まさにその通り、映画の撮影現場が極上の映画学校だった。マーティン・スコセッシ、スパイク・リー、クロード・シャブロル、デヴィッド・フィンチャー、ロバート・ゼメキス――。こういった偉大な監督たちから直接、本当にいろんなことを学ぶことができた。
――今回の映画の撮影現場で、あのときあの監督が、あんなことをやっていたなと、思い出したことはありましたか?
特にここ、ということはなかったかな。結局はキャラクターありきでスタートして、そこに必要なものは何なのかというところで作っているので。ただ今回は、撮影監督がスパイク・リーの『インサイド・マン』の時の撮影監督(マシュー・リバティーク)だったので、あの時のあんな感じということを思い出したことがあった。例えば、『インサイド・マン』の中で、警察が何人か話しているのを違うカメラで撮ったシーンがあったんだけど、あれと同じような感じで撮れないかしら、というような話をしたことはあったわね。
いちばん興味があるのは映画づくり
――ジョディさんはプロデューサーとしても活躍していますが、お金の流れには興味がありますか?
その答えについてはイエスでもあり、ノーでもあるわね。やっぱりわたしにとって一番興味があるのは映画づくりだから。
ただ、金融界に興味を持ち始めたきっかけというのがあって。それが(オスカーを受賞した)『羊たちの沈黙』(1990)と、(初監督作の)『リトルマン・テイト』(1991)の時代だった。この2作品は同時期にオライオンピクチャーズという映画会社で製作され、公開される予定だったのが、倒産してしまった。この危機の中でどうやって映画を世に出していけばいいのか、ということを考えるようになった。それからファイナンスのシステムはどうなっているのか、といったことに興味を持ったし、いろいろと学ぶようになった。
――ジョディさんは、プロデューサーとしても堅実に自分のキャリアを固めてきた印象があるのですが。
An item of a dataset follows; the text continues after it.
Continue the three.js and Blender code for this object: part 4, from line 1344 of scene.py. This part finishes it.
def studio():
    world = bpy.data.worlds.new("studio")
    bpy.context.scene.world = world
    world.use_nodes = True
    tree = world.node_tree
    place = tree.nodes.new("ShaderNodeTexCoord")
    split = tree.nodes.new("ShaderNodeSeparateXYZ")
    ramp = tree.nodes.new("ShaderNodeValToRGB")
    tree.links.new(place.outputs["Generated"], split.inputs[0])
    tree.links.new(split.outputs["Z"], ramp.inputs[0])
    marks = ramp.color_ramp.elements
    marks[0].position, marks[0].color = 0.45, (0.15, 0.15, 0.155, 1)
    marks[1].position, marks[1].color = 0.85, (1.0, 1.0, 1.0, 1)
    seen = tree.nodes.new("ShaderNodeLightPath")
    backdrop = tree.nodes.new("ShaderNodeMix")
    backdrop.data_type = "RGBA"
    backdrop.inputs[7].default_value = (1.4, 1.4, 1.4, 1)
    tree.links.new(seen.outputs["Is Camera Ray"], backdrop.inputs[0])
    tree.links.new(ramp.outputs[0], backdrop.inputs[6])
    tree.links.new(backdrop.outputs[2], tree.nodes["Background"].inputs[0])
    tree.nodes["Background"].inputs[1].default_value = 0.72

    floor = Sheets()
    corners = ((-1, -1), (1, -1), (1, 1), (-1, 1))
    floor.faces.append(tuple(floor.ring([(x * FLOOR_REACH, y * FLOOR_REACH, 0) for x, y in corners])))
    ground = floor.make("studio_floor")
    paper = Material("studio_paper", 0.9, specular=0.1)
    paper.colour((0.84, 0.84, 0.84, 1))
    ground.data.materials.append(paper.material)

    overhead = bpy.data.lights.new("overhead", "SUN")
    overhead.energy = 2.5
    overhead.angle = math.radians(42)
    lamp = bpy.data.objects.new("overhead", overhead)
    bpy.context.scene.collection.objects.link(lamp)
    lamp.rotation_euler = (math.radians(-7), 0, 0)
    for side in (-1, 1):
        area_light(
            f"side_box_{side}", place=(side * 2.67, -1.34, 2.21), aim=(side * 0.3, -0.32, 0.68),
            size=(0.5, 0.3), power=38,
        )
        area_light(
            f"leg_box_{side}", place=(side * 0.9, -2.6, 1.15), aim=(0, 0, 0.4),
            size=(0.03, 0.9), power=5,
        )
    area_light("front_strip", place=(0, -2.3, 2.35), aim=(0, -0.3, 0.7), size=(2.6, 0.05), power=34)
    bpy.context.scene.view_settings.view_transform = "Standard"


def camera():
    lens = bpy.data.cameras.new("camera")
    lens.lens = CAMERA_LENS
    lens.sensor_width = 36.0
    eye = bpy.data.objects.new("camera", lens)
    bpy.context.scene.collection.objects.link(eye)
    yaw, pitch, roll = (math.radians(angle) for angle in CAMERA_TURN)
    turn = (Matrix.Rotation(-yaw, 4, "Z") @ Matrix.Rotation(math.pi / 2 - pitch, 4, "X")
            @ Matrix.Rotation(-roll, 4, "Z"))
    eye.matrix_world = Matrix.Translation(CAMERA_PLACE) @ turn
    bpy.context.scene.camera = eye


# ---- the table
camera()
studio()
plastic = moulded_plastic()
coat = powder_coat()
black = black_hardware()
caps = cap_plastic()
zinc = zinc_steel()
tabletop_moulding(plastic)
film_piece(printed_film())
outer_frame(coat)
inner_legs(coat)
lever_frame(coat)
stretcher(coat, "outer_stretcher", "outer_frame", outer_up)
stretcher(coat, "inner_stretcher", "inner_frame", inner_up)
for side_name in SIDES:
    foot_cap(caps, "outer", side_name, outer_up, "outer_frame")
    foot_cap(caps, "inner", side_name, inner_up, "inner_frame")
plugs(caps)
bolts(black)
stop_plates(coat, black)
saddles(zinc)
確かに12年間、自分の会社を経営してきたわけだし、それなりの経験値はある。最初の6年は独立して映画製作を行っていたので、世界中に映画化権を売っていたけど、最後の6年は(ハリウッド大手の)パラマウント・ピクチャーズに所属していたので、完全に独立していたわけではないけどね。でもその間は、5、6本の映画を作ってきたんでプロデュース業はもう十分かな(笑)。
――もうプロデューサーはしないんですか?
自分が監督をする作品に関してはプロデューサーを務める可能性もあるかもね。自分の監督作品を、自分がプロデュースすることはやりやすいことだから。でも他人の作品はもういいかな。